··· DATA EXCERPT

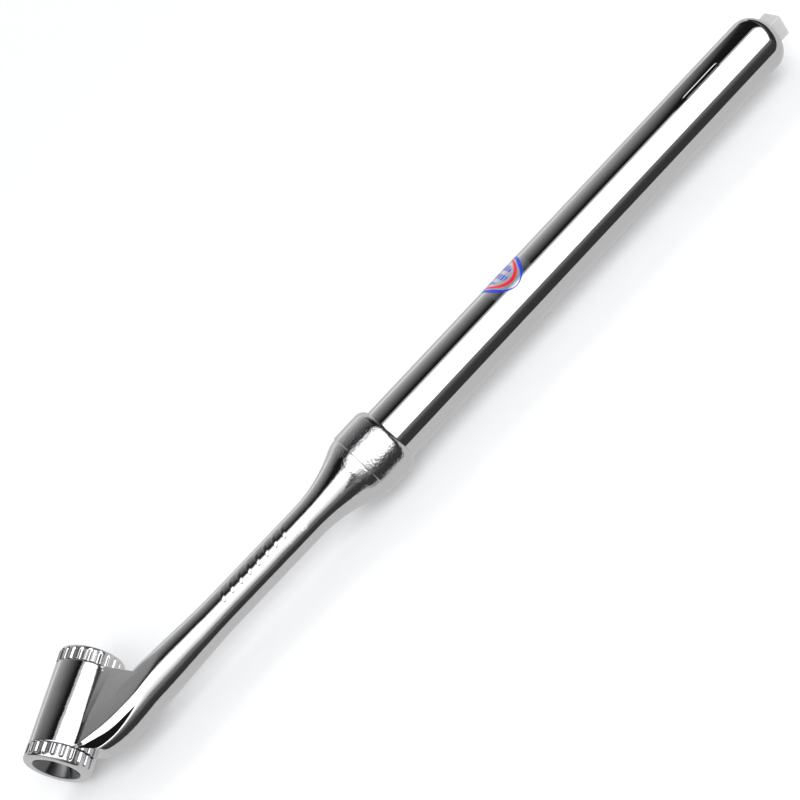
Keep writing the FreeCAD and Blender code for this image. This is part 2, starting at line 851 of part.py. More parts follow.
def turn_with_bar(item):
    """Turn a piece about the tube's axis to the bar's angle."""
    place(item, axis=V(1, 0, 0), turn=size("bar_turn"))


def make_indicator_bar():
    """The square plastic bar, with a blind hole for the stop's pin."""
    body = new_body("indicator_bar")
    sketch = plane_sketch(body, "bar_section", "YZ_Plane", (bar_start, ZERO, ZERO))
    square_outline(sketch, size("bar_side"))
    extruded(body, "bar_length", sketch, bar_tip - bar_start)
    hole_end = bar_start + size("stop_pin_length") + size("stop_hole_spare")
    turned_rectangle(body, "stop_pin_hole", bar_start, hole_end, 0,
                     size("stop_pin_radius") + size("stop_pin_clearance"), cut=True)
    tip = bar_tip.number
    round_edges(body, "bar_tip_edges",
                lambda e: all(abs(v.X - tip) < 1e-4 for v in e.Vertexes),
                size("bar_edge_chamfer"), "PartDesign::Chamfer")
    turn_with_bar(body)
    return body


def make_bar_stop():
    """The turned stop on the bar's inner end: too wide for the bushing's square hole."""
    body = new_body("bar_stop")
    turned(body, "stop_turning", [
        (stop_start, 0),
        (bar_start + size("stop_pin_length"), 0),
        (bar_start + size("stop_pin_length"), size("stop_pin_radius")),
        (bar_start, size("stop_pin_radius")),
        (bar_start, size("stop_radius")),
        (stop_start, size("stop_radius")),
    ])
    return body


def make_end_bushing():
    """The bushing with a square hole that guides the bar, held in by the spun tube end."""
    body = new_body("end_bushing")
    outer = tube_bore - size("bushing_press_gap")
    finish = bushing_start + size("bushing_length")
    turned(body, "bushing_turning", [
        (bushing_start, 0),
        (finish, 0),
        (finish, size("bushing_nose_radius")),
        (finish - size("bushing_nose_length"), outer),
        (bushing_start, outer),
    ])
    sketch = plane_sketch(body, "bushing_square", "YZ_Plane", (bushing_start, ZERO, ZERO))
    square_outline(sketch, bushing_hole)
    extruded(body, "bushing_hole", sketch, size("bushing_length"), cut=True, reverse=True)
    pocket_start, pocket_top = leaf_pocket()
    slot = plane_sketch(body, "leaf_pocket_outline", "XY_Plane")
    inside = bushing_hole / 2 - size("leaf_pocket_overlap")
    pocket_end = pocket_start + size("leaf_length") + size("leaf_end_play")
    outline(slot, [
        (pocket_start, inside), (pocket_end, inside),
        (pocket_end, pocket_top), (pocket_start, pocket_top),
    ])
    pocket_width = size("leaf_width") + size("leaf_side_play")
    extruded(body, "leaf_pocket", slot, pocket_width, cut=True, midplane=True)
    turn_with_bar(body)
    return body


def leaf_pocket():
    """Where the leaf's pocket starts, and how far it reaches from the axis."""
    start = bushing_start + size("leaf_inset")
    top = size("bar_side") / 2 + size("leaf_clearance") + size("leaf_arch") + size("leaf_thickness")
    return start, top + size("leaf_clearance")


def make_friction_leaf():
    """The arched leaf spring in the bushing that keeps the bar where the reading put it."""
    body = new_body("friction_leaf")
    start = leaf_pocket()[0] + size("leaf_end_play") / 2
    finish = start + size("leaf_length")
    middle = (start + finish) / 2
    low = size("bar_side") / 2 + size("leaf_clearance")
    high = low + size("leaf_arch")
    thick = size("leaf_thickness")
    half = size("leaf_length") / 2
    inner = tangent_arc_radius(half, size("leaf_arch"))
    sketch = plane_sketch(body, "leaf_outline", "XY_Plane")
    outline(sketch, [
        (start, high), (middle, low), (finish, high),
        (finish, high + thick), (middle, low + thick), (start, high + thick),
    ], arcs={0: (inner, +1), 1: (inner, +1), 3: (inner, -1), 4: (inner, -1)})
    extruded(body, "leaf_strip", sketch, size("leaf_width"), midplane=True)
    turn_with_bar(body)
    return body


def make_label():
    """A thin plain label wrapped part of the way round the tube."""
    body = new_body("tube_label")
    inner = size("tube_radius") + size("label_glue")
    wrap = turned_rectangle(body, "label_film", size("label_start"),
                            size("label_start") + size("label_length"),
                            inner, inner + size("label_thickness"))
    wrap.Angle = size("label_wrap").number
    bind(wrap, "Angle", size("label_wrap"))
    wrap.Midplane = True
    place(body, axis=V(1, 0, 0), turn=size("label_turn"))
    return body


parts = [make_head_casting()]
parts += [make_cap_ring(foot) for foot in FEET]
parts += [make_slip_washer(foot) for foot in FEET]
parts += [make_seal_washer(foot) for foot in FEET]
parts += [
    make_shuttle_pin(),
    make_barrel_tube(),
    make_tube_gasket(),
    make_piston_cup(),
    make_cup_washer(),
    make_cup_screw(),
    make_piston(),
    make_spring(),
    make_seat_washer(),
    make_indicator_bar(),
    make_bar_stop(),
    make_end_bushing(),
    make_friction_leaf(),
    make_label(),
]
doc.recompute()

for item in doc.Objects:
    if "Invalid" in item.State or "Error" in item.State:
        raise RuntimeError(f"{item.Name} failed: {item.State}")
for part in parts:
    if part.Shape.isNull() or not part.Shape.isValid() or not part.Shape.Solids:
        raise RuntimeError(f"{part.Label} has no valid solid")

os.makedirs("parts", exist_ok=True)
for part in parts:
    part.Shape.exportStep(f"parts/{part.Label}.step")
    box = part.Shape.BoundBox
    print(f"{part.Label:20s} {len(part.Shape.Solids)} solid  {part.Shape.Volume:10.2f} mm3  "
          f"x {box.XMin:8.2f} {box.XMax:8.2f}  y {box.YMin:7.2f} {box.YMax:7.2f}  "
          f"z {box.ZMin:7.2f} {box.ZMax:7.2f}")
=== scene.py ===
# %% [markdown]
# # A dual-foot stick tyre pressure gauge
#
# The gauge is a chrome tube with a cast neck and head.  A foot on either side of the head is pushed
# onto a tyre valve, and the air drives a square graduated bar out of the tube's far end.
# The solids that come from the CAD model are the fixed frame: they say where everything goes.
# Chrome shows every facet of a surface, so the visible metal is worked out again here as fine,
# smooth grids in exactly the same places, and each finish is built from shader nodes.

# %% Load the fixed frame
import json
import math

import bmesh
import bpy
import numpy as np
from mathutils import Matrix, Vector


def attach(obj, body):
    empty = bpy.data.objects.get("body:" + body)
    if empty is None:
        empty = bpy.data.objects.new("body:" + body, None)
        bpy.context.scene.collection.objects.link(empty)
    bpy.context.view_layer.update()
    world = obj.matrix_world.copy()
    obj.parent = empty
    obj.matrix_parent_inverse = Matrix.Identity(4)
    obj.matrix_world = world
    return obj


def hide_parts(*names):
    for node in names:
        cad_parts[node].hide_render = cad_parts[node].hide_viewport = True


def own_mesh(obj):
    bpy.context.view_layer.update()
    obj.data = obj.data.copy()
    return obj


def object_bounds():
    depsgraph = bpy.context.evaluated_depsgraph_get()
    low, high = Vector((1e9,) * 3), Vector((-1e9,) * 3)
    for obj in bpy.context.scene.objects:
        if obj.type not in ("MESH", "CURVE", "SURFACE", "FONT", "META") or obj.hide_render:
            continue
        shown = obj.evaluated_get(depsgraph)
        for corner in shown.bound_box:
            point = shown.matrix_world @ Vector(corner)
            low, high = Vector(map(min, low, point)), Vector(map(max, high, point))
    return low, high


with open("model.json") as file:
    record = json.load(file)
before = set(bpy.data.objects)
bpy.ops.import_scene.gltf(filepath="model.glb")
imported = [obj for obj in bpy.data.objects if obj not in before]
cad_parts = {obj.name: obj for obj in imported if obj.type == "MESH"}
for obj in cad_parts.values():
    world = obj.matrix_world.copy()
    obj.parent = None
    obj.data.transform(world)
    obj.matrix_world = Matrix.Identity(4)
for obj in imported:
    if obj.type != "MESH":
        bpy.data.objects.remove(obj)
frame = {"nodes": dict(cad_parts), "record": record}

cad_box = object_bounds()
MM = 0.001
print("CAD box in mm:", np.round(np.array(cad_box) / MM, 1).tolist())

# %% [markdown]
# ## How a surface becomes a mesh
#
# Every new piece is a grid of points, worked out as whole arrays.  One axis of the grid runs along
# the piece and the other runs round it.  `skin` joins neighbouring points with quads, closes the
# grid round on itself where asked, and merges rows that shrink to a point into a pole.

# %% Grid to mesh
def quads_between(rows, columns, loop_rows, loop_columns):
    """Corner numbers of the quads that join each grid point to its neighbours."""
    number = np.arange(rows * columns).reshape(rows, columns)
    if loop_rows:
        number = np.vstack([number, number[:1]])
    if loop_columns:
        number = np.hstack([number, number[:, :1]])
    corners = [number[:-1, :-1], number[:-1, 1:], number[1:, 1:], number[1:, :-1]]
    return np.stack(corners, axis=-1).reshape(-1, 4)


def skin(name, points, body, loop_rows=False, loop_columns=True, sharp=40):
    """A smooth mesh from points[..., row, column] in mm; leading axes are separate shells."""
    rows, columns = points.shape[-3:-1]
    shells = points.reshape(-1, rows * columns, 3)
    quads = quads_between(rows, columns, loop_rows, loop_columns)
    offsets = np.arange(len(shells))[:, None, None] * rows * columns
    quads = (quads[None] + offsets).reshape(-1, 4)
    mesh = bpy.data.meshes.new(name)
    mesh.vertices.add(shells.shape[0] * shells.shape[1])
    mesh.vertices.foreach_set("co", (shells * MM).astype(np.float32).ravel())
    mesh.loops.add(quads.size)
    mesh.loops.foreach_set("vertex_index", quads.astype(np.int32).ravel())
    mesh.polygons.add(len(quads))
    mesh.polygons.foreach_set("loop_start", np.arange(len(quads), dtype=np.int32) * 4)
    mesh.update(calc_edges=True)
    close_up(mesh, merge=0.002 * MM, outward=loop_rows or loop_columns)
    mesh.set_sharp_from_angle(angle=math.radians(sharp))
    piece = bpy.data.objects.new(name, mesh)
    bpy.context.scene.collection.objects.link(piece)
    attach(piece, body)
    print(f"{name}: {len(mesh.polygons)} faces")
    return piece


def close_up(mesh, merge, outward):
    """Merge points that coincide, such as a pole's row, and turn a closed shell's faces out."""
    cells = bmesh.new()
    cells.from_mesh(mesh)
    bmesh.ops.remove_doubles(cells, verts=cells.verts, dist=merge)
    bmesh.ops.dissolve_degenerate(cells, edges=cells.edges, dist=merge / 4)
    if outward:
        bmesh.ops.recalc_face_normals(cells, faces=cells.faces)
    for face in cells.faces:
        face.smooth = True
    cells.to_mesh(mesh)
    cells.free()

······

- _PROBLEM TO WORK ON_: Where a line above includes "before", copy that line.

- _SOLUTION_:
before = set(bpy.data.objects)
imported = [obj for obj in bpy.data.objects if obj not in before]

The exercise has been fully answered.